[OBJECTIVE]: Locate the word "from" in the material, then show every line that holds it.
━━━━━━
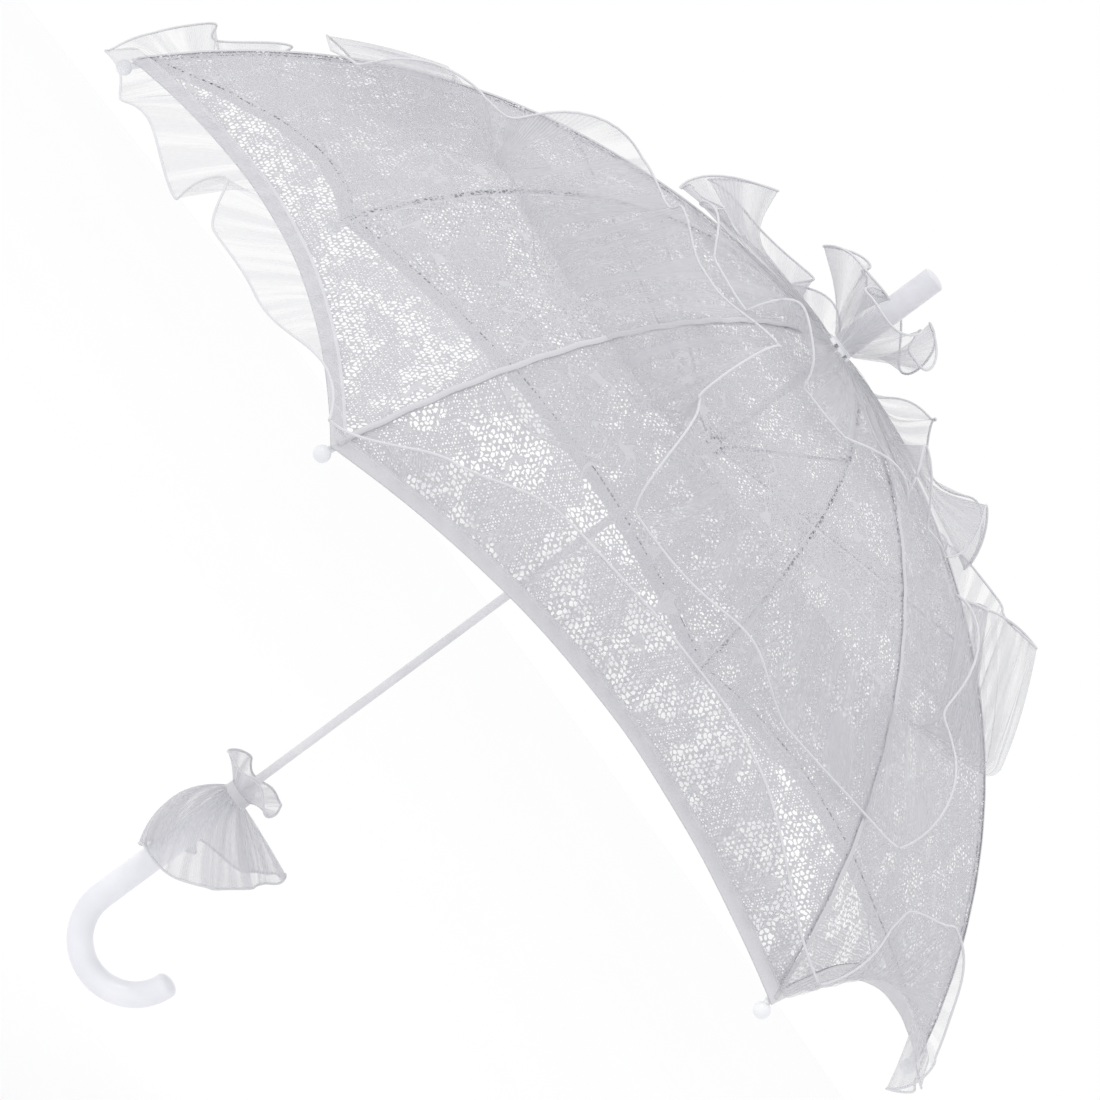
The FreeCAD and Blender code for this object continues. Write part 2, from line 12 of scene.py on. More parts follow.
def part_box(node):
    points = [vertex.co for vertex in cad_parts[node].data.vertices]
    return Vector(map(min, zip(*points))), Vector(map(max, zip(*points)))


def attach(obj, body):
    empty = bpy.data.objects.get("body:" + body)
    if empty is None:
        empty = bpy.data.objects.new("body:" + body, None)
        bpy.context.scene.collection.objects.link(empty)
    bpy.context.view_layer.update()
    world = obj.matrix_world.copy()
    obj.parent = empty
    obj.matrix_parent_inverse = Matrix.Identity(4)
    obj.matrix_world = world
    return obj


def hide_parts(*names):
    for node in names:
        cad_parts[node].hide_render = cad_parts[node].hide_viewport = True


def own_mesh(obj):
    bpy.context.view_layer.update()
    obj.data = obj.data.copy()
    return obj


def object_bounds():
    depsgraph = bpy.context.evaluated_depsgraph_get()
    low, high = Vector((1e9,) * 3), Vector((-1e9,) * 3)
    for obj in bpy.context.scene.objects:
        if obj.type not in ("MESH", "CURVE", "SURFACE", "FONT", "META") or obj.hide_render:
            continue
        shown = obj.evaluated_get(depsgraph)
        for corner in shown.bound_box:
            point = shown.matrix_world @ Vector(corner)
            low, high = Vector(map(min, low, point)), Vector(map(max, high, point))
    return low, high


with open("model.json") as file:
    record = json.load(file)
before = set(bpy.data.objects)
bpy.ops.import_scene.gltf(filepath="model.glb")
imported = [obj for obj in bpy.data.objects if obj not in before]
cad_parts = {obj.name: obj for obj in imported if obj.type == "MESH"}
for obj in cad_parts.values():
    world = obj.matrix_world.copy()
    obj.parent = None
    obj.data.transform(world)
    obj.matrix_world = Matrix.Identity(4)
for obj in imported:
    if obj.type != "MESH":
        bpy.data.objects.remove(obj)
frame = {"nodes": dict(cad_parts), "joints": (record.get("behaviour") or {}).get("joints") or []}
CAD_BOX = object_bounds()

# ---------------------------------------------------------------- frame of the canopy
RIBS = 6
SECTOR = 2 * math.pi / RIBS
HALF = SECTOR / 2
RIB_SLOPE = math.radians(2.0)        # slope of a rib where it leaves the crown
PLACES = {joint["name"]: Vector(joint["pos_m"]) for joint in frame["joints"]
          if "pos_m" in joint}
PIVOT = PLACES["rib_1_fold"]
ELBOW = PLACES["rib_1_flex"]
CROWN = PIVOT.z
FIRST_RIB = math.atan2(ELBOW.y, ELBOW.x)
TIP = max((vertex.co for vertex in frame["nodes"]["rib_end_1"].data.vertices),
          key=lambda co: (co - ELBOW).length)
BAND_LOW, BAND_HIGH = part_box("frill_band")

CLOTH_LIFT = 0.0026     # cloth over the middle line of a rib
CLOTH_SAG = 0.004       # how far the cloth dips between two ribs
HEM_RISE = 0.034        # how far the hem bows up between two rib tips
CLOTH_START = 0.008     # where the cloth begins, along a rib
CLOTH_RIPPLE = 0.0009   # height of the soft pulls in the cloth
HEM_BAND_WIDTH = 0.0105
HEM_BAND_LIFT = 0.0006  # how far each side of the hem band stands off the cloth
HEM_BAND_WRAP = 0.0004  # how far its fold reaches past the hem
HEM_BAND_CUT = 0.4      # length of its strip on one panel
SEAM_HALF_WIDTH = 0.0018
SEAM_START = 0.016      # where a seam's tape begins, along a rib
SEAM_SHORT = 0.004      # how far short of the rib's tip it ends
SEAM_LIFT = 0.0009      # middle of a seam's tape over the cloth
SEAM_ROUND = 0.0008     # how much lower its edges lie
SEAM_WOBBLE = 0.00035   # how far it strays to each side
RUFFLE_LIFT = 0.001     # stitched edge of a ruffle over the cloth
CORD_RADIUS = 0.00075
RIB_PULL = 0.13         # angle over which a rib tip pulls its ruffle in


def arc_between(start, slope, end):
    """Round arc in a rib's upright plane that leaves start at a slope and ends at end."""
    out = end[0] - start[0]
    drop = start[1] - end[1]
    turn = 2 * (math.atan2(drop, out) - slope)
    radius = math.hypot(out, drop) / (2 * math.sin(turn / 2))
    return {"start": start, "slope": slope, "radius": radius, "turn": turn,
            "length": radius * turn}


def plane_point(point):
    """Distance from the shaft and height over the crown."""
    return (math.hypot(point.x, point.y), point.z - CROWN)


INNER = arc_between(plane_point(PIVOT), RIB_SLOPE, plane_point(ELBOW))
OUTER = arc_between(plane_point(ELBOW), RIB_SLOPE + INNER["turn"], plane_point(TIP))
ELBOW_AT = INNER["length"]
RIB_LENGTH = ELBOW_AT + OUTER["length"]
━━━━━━
[CORRECT RESPONSE]:
The FreeCAD and Blender code for this object continues. Write part 2, from line 12 of scene.py on. More parts follow.
    """Distance from the shaft and height over the crown."""